Юноша дрожащим от волнения голосом отвечал на вопросы знаменитого художника, который радушно пригласил его остаться у него обедать. Когда его сосед стал перечислять все сидевшие вместе с ним за столом знаменитости, Ульриху показалось, что в сравнении с ним он такое ничтожество, такая мелюзга, что он едва решался касаться подаваемых ему блюд и наливаемого вина. Он смотрел, слушал; до его слуха не раз долетало имя его первого учителя, которого присутствующие без малейшей зависти называли выдающимся портретистом. Юношу расспрашивали о здоровье Моора, и он отвечал, хотя и не без смущения.
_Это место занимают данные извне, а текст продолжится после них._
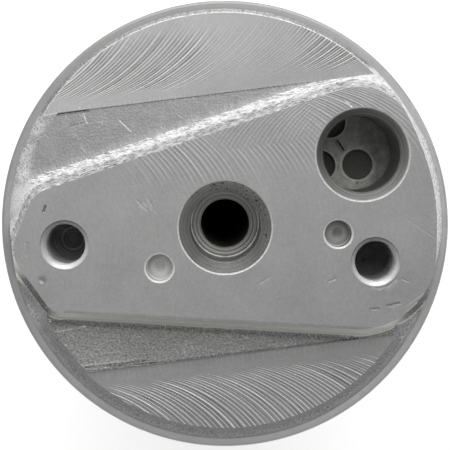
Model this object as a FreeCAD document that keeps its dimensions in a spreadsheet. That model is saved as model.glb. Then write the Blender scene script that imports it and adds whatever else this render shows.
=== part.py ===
"""Filter drier: a welded aluminium receiver with a forged and milled head.

The head carries two O-ring ports, two tapped holes for the pipe blocks and two shallow
locating holes. Refrigerant enters beside the axis, goes down through a perforated plate, a
felt and the desiccant bed, and leaves up a central pickup tube that draws through a strainer.
A spring under the lower plate keeps the bed tight. Millimetres, +Z up, origin at the middle
of the can's base, +X along the middle line of the head's raised pad, to its wide end.
"""

import FreeCAD, Part
import math
import os

import Sketcher

SIZES = {
    # The can, drawn from one slug, with a dished base.
    "can_diameter": 76.0,
    "can_length": 158.5,
    "can_wall": 2.5,
    "can_base_thickness": 4.0,
    "can_outer_corner": 7.0,
    "can_inner_corner": 4.5,
    "dish_rim_radius": 25.0,
    "dish_slope_width": 3.0,
    "dish_depth": 1.2,
    # The weld that closes the can.
    "weld_bevel": 1.2,
    "weld_crown": 0.8,
    # The head: its rim, its shoulder and its underside.
    "rim_height": 14.0,
    "rim_edge_radius": 0.6,
    "ledge_width": 1.4,
    "pad_rise": 7.5,
    "forged_depth": 4.8,
    "spigot_length": 8.0,
    "spigot_clearance": 0.1,
    "skirt_thickness": 2.2,
    "plenum_depth": 1.5,
    "plenum_radius": 30.0,
    "boss_radius": 8.0,
    # The raised pad.
    "pad_reach": 35.5,
    "upper_half_width": 15.8,
    "upper_taper_angle": 11.7,
    "upper_corner_radius": 9.5,
    "upper_nose_corner_radius": 4.5,
    "lower_half_width": 15.95,
    "lower_taper_angle": 10.3,
    "lower_corner_radius": 13.0,
    "lower_nose_corner_radius": 2.5,
    "nose_reach": 35.3,
    "nose_side_angle": 61.0,
    "nose_tip_radius": 5.5,
    "pad_draft_angle": 19.0,
    "pad_root_radius": 1.5,
    # The two milled flats beside the pad.
    "upper_flat_edge": 22.3,
    "upper_flat_depth": 6.8,
    "lower_flat_edge": 21.8,
    "lower_flat_depth": 5.3,
    # The ports.
    "port_mouth_radius": 7.7,
    "edge_break": 0.25,
    "outlet_bore_radius": 5.9,
    "outlet_cone_depth": 3.0,
    "outlet_bore_depth": 13.5,
    "outlet_step_thickness": 1.5,
    "inlet_x": 24.1,
    "inlet_y": 9.25,
    "inlet_bore_radius": 6.45,
    "inlet_cone_depth": 2.5,
    "inlet_relief_radius": 7.4,
    # The tapped holes and the locating holes.
    "tap_drill_radius": 3.4,
    "tap_drill_depth": 16.5,
    "drill_point_angle": 118.0,
    "countersink_radius": 4.1,
    "outlet_bolt_x": -26.8,
    "outlet_bolt_y": 0.4,
    "inlet_bolt_y": -8.7,
    "locating_radius": 2.25,
    "locating_depth": 3.5,
    "locating_chamfer": 0.3,
    "locating_pip_radius": 0.7,
    "locating_pip_depth": 0.5,
    "outlet_locating_x": -11.65,
    "outlet_locating_y": -5.35,
    "inlet_locating_x": 18.5,
    "inlet_locating_y": -3.35,
    # The pickup tube and its strainer.
    "tube_radius": 5.0,
    "tube_bore_radius": 4.2,
    "tube_fit": 0.05,
    "tube_end_height": 26.0,
    "strainer_radius": 7.6,
    "strainer_rib_thickness": 1.1,
    "strainer_collar_length": 8.0,
    "strainer_step_thickness": 1.5,
    "strainer_floor_clearance": 2.0,
    "strainer_cap_thickness": 1.5,
    "strainer_rib_width": 2.4,
    "strainer_ribs": 4,
    "mesh_thickness": 0.3,
    # The filter stack.
    "plate_thickness": 1.5,
    "plate_clearance": 0.3,
    "perforation_radius": 2.7,
    "outer_ring_radius": 25.6,
    "outer_ring_holes": 18,
    "outer_ring_start": 16.0,
    "middle_ring_radius": 19.6,
    "middle_ring_holes": 12,
    "middle_ring_start": 23.0,
    "inner_ring_radius": 13.6,
    "inner_ring_holes": 8,
    "inner_ring_start": 0.0,
    "tube_clearance": 0.3,
    "scrim_thickness": 0.4,
    "lower_felt_thickness": 6.0,
    # The spring.
    "spring_height": 58.0,
    "spring_mean_radius": 27.0,
    "spring_wire_radius": 1.25,
    "spring_coil_gap": 0.15,
    "spring_active_turns": 4,
    "spring_grind": 0.9,
}

doc = FreeCAD.newDocument("FilterDrier")


def make_sheet(sizes):
    """Write the driving dimensions to a spreadsheet, one named cell each."""
    sheet = doc.addObject("Spreadsheet::Sheet", "Sizes")
    for row, (name, value) in enumerate(sizes.items(), start=1):
        sheet.set(f"A{row}", name)
        sheet.set(f"B{row}", str(value))
        sheet.setAlias(f"B{row}", name)
    doc.recompute()
    return sheet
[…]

Наконец гости встали из-за стола. Февральское солнце светило в высокое окно, у которого уселся Тициан, весело болтая с веронским художником Паоло Кальяри (Паоло Вернезе27 ) и с другими живописцами и гостями. Снова до слуха Ульриха долетело имя Моора. Затем старик, с которого он не спускал глаз, подозвал его к себе, и Кальяри сказал ему, что пусть он, ученик знаменитого Антонио Моора, покажет, что он в состоянии сделать, так как маэстро Тициан намерен дать ему задачу.
Дрожь пробежала по членам Ульриха, а на лбу выступил холодный пот. Старик пригласил его последовать за его племянником в мастерскую. До сумерек остается еще час. Пусть он напишет красками еврея, но не ростовщика или торгаша, а более благородный тип, например, пророка, первосвященника или что-нибудь в этом роде.
И вот Ульрих стоит перед мольбертом. Он снова после большого промежутка времени взывает к «слову» и делает это с верой, с убеждением. И ему вдруг вспоминаются дорогие образы детства, и яснее всех – доктор Коста, который смотрит на него своими умными добрыми глазами.